Davantage connue pour son commerce de textile et ses industries du diamant (d’où son surnom de « ville du diamant »), Surate a pourtant été victime de la peste. Il s’agit en effet, d’une des villes les plus sales d’Inde, où l’abandon de tout effort en faveur de l’hygiène – ordures et eaux usées – est bien connu.


De ville la plus sale à la plus propre


Mais grâce à de nombreuses réformes et une incroyable volonté, Surate est passée du statut de ville la plus sale à l’une des plus propres du pays en seulement 18 mois. Cet effort est notamment dû à l’implication du conseiller municipal, Suryadevara Ramachandra Rao.

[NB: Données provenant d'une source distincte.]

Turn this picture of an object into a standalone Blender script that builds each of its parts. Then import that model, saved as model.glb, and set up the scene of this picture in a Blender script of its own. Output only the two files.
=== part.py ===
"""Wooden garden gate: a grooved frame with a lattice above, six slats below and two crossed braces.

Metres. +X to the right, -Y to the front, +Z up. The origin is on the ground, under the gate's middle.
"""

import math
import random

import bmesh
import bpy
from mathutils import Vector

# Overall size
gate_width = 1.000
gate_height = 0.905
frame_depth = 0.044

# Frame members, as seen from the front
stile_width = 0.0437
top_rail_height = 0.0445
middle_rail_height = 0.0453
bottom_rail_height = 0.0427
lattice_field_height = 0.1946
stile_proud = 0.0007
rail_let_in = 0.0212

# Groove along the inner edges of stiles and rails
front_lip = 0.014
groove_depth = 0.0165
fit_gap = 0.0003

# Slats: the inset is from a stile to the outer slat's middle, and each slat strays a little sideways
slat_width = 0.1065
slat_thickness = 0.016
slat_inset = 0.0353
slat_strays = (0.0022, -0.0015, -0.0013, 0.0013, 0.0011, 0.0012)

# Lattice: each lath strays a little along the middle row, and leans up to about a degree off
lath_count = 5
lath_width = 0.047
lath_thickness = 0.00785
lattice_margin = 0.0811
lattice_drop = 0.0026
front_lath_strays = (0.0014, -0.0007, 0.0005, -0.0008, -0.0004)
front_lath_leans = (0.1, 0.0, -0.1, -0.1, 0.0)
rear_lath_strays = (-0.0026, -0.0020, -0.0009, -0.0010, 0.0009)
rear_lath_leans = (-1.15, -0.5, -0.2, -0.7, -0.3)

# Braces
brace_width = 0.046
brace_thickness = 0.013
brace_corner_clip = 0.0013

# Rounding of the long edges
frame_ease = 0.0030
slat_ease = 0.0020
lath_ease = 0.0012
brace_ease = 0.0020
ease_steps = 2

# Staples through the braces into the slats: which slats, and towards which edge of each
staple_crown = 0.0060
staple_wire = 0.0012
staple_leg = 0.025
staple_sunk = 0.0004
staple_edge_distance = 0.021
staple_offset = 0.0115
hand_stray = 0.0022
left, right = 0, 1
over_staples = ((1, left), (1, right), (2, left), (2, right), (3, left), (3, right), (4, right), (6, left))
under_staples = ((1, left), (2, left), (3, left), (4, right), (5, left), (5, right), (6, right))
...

Plus incroyable encore, Surate a presque réussi à maintenir ses normes d’hygiène dans le temps, et ce, malgré une impressionnante expansion de la ville au cours de la dernière décennie.

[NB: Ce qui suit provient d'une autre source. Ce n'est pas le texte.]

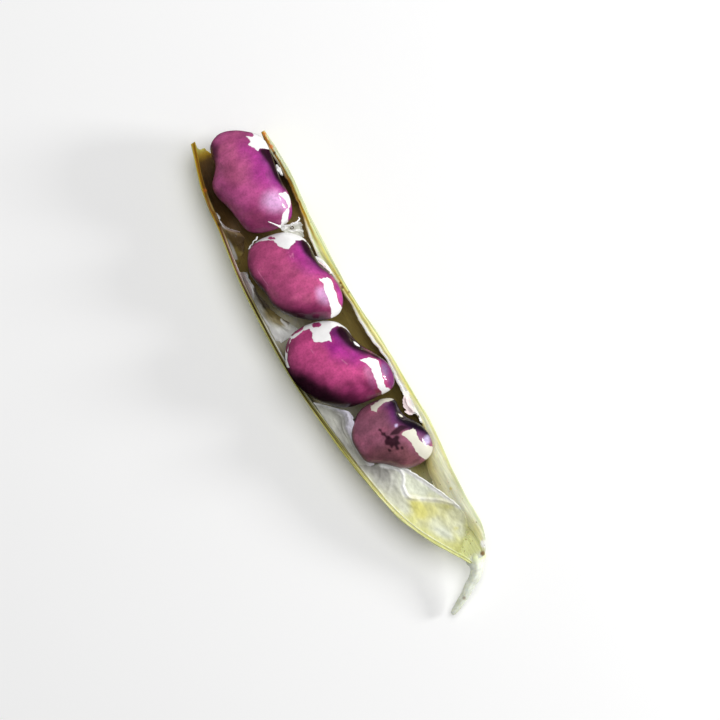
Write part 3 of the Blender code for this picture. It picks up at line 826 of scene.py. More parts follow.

C’est de toute évidence une véritable leçon pour le reste de l’Inde. Reste à appliquer le « plan de nettoyage » et d’organisation urbaine de SR Rao à l’ensemble du pays, au moins l’adapter à chaque ville car toutes n’ont pas connu une épidémie.


Un drame pour réagir


KD Yadav, professeur de génie civil à l’Institut national technologique de Surate, affirme que « ce n’est pas seulement une question de modèle, c’est une question de comportement de la population locale. Rien de “mieux” que la peste pour qu’une ville prenne conscience de l’importance de l’hygiène. »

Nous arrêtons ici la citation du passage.